* BEGIN *

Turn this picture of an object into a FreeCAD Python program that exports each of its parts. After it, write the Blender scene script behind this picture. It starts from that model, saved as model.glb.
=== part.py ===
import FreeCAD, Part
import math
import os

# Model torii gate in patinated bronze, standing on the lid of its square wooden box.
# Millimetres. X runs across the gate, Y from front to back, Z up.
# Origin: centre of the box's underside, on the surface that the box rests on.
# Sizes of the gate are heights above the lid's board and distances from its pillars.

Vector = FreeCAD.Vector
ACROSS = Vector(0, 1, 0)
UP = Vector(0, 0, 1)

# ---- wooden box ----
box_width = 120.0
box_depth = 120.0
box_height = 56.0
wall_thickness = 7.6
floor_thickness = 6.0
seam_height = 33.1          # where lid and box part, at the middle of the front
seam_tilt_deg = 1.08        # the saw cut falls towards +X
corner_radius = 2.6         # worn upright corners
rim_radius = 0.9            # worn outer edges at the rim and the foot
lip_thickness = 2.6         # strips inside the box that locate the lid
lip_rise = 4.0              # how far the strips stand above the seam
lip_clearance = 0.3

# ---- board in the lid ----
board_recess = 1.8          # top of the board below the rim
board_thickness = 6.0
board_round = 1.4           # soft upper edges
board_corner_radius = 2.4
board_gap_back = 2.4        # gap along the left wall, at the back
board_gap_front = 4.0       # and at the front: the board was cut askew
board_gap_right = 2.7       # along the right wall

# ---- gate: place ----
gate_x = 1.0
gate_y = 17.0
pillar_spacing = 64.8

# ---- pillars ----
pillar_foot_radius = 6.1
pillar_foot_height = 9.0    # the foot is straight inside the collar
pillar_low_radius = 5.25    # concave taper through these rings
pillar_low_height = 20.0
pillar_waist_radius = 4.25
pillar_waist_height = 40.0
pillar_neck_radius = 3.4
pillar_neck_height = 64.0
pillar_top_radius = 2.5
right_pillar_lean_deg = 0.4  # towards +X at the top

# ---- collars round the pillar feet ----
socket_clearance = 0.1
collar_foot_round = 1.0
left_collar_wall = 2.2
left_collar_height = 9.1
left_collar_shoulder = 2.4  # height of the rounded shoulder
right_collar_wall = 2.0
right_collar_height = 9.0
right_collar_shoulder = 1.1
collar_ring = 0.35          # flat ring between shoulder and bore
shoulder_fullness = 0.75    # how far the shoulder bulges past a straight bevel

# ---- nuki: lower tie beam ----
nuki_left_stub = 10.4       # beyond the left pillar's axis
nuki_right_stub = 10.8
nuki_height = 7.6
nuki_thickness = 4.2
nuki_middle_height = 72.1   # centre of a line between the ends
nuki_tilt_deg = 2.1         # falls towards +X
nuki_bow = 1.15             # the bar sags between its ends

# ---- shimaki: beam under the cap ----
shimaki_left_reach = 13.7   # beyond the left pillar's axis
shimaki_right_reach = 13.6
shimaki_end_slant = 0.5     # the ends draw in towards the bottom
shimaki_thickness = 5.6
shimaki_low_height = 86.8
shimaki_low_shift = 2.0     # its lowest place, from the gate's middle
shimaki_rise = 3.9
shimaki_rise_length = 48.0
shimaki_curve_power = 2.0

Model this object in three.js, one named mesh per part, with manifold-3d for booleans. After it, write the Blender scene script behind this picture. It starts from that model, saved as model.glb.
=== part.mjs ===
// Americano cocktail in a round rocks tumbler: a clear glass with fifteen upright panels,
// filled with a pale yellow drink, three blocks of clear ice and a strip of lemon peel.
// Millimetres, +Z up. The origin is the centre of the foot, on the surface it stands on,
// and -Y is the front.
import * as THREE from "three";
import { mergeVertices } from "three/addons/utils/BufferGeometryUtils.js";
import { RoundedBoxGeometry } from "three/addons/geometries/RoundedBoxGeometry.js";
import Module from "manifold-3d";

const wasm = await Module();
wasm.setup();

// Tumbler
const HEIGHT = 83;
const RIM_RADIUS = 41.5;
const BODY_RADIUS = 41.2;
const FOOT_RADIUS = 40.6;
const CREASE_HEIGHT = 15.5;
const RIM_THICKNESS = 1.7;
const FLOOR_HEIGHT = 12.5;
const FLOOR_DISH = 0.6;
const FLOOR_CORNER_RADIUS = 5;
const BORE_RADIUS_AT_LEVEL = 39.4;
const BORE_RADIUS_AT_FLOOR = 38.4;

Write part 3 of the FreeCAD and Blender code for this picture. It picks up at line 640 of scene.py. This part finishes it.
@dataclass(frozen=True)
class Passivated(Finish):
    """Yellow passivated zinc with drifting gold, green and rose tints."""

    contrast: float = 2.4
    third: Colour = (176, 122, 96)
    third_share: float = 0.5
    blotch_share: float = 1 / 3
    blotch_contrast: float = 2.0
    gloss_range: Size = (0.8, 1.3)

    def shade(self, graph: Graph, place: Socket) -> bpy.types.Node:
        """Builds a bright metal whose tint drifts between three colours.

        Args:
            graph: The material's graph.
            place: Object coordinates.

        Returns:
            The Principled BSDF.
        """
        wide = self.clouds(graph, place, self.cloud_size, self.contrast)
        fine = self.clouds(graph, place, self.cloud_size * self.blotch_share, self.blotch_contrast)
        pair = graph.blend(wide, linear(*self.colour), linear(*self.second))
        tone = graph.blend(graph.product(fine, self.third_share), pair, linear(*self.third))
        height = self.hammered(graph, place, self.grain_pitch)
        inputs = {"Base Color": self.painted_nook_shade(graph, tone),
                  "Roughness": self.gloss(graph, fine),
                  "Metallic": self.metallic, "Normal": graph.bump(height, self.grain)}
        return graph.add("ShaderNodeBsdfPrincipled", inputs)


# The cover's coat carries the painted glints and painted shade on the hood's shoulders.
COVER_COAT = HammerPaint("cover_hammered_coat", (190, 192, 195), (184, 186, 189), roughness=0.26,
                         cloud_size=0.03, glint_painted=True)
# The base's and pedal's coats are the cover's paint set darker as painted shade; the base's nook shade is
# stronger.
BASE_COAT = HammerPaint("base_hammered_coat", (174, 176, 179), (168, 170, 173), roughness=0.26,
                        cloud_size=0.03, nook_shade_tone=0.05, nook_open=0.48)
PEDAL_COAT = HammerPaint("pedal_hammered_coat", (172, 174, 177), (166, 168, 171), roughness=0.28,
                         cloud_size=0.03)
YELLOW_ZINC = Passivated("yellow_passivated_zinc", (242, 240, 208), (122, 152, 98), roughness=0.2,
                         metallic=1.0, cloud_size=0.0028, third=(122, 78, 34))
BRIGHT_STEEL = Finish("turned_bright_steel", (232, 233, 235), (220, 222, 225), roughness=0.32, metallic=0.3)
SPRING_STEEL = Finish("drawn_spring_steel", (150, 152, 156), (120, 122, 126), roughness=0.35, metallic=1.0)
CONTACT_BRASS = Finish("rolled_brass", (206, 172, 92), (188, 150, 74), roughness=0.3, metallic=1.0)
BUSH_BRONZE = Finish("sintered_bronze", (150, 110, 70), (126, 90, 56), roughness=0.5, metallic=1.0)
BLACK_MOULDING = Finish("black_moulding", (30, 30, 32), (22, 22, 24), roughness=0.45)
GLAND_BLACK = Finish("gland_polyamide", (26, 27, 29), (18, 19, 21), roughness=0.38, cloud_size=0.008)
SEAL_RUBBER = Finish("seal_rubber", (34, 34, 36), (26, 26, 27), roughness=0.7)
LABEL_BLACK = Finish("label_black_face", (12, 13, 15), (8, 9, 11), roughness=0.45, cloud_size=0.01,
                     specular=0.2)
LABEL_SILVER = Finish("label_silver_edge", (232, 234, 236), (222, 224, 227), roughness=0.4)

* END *

**Given instruction:** Retype all of the data shown above, word for word.

**Written answer:**
Turn this picture of an object into a FreeCAD Python program that exports each of its parts. After it, write the Blender scene script behind this picture. It starts from that model, saved as model.glb.
=== part.py ===
import FreeCAD, Part
import math
import os

# Model torii gate in patinated bronze, standing on the lid of its square wooden box.
# Millimetres. X runs across the gate, Y from front to back, Z up.
# Origin: centre of the box's underside, on the surface that the box rests on.
# Sizes of the gate are heights above the lid's board and distances from its pillars.

Vector = FreeCAD.Vector
ACROSS = Vector(0, 1, 0)
UP = Vector(0, 0, 1)

# ---- wooden box ----
box_width = 120.0
box_depth = 120.0
box_height = 56.0
wall_thickness = 7.6
floor_thickness = 6.0
seam_height = 33.1          # where lid and box part, at the middle of the front
seam_tilt_deg = 1.08        # the saw cut falls towards +X
corner_radius = 2.6         # worn upright corners
rim_radius = 0.9            # worn outer edges at the rim and the foot
lip_thickness = 2.6         # strips inside the box that locate the lid
lip_rise = 4.0              # how far the strips stand above the seam
lip_clearance = 0.3

# ---- board in the lid ----
board_recess = 1.8          # top of the board below the rim
board_thickness = 6.0
board_round = 1.4           # soft upper edges
board_corner_radius = 2.4
board_gap_back = 2.4        # gap along the left wall, at the back
board_gap_front = 4.0       # and at the front: the board was cut askew
board_gap_right = 2.7       # along the right wall

# ---- gate: place ----
gate_x = 1.0
gate_y = 17.0
pillar_spacing = 64.8

# ---- pillars ----
pillar_foot_radius = 6.1
pillar_foot_height = 9.0    # the foot is straight inside the collar
pillar_low_radius = 5.25    # concave taper through these rings
pillar_low_height = 20.0
pillar_waist_radius = 4.25
pillar_waist_height = 40.0
pillar_neck_radius = 3.4
pillar_neck_height = 64.0
pillar_top_radius = 2.5
right_pillar_lean_deg = 0.4  # towards +X at the top

# ---- collars round the pillar feet ----
socket_clearance = 0.1
collar_foot_round = 1.0
left_collar_wall = 2.2
left_collar_height = 9.1
left_collar_shoulder = 2.4  # height of the rounded shoulder
right_collar_wall = 2.0
right_collar_height = 9.0
right_collar_shoulder = 1.1
collar_ring = 0.35          # flat ring between shoulder and bore
shoulder_fullness = 0.75    # how far the shoulder bulges past a straight bevel

# ---- nuki: lower tie beam ----
nuki_left_stub = 10.4       # beyond the left pillar's axis
nuki_right_stub = 10.8
nuki_height = 7.6
nuki_thickness = 4.2
nuki_middle_height = 72.1   # centre of a line between the ends
nuki_tilt_deg = 2.1         # falls towards +X
nuki_bow = 1.15             # the bar sags between its ends

# ---- shimaki: beam under the cap ----
shimaki_left_reach = 13.7   # beyond the left pillar's axis
shimaki_right_reach = 13.6
shimaki_end_slant = 0.5     # the ends draw in towards the bottom
shimaki_thickness = 5.6
shimaki_low_height = 86.8
shimaki_low_shift = 2.0     # its lowest place, from the gate's middle
shimaki_rise = 3.9
shimaki_rise_length = 48.0
shimaki_curve_power = 2.0

Model this object in three.js, one named mesh per part, with manifold-3d for booleans. After it, write the Blender scene script behind this picture. It starts from that model, saved as model.glb.
=== part.mjs ===
// Americano cocktail in a round rocks tumbler: a clear glass with fifteen upright panels,
// filled with a pale yellow drink, three blocks of clear ice and a strip of lemon peel.
// Millimetres, +Z up. The origin is the centre of the foot, on the surface it stands on,
// and -Y is the front.
import * as THREE from "three";
import { mergeVertices } from "three/addons/utils/BufferGeometryUtils.js";
import { RoundedBoxGeometry } from "three/addons/geometries/RoundedBoxGeometry.js";
import Module from "manifold-3d";

const wasm = await Module();
wasm.setup();

// Tumbler
const HEIGHT = 83;
const RIM_RADIUS = 41.5;
const BODY_RADIUS = 41.2;
const FOOT_RADIUS = 40.6;
const CREASE_HEIGHT = 15.5;
const RIM_THICKNESS = 1.7;
const FLOOR_HEIGHT = 12.5;
const FLOOR_DISH = 0.6;
const FLOOR_CORNER_RADIUS = 5;
const BORE_RADIUS_AT_LEVEL = 39.4;
const BORE_RADIUS_AT_FLOOR = 38.4;

Write part 3 of the FreeCAD and Blender code for this picture. It picks up at line 640 of scene.py. This part finishes it.
@dataclass(frozen=True)
class Passivated(Finish):
    """Yellow passivated zinc with drifting gold, green and rose tints."""

    contrast: float = 2.4
    third: Colour = (176, 122, 96)
    third_share: float = 0.5
    blotch_share: float = 1 / 3
    blotch_contrast: float = 2.0
    gloss_range: Size = (0.8, 1.3)

    def shade(self, graph: Graph, place: Socket) -> bpy.types.Node:
        """Builds a bright metal whose tint drifts between three colours.

        Args:
            graph: The material's graph.
            place: Object coordinates.

        Returns:
            The Principled BSDF.
        """
        wide = self.clouds(graph, place, self.cloud_size, self.contrast)
        fine = self.clouds(graph, place, self.cloud_size * self.blotch_share, self.blotch_contrast)
        pair = graph.blend(wide, linear(*self.colour), linear(*self.second))
        tone = graph.blend(graph.product(fine, self.third_share), pair, linear(*self.third))
        height = self.hammered(graph, place, self.grain_pitch)
        inputs = {"Base Color": self.painted_nook_shade(graph, tone),
                  "Roughness": self.gloss(graph, fine),
                  "Metallic": self.metallic, "Normal": graph.bump(height, self.grain)}
        return graph.add("ShaderNodeBsdfPrincipled", inputs)


# The cover's coat carries the painted glints and painted shade on the hood's shoulders.
COVER_COAT = HammerPaint("cover_hammered_coat", (190, 192, 195), (184, 186, 189), roughness=0.26,
                         cloud_size=0.03, glint_painted=True)
# The base's and pedal's coats are the cover's paint set darker as painted shade; the base's nook shade is
# stronger.
BASE_COAT = HammerPaint("base_hammered_coat", (174, 176, 179), (168, 170, 173), roughness=0.26,
                        cloud_size=0.03, nook_shade_tone=0.05, nook_open=0.48)
PEDAL_COAT = HammerPaint("pedal_hammered_coat", (172, 174, 177), (166, 168, 171), roughness=0.28,
                         cloud_size=0.03)
YELLOW_ZINC = Passivated("yellow_passivated_zinc", (242, 240, 208), (122, 152, 98), roughness=0.2,
                         metallic=1.0, cloud_size=0.0028, third=(122, 78, 34))
BRIGHT_STEEL = Finish("turned_bright_steel", (232, 233, 235), (220, 222, 225), roughness=0.32, metallic=0.3)
SPRING_STEEL = Finish("drawn_spring_steel", (150, 152, 156), (120, 122, 126), roughness=0.35, metallic=1.0)
CONTACT_BRASS = Finish("rolled_brass", (206, 172, 92), (188, 150, 74), roughness=0.3, metallic=1.0)
BUSH_BRONZE = Finish("sintered_bronze", (150, 110, 70), (126, 90, 56), roughness=0.5, metallic=1.0)
BLACK_MOULDING = Finish("black_moulding", (30, 30, 32), (22, 22, 24), roughness=0.45)
GLAND_BLACK = Finish("gland_polyamide", (26, 27, 29), (18, 19, 21), roughness=0.38, cloud_size=0.008)
SEAL_RUBBER = Finish("seal_rubber", (34, 34, 36), (26, 26, 27), roughness=0.7)
LABEL_BLACK = Finish("label_black_face", (12, 13, 15), (8, 9, 11), roughness=0.45, cloud_size=0.01,
                     specular=0.2)
LABEL_SILVER = Finish("label_silver_edge", (232, 234, 236), (222, 224, 227), roughness=0.4)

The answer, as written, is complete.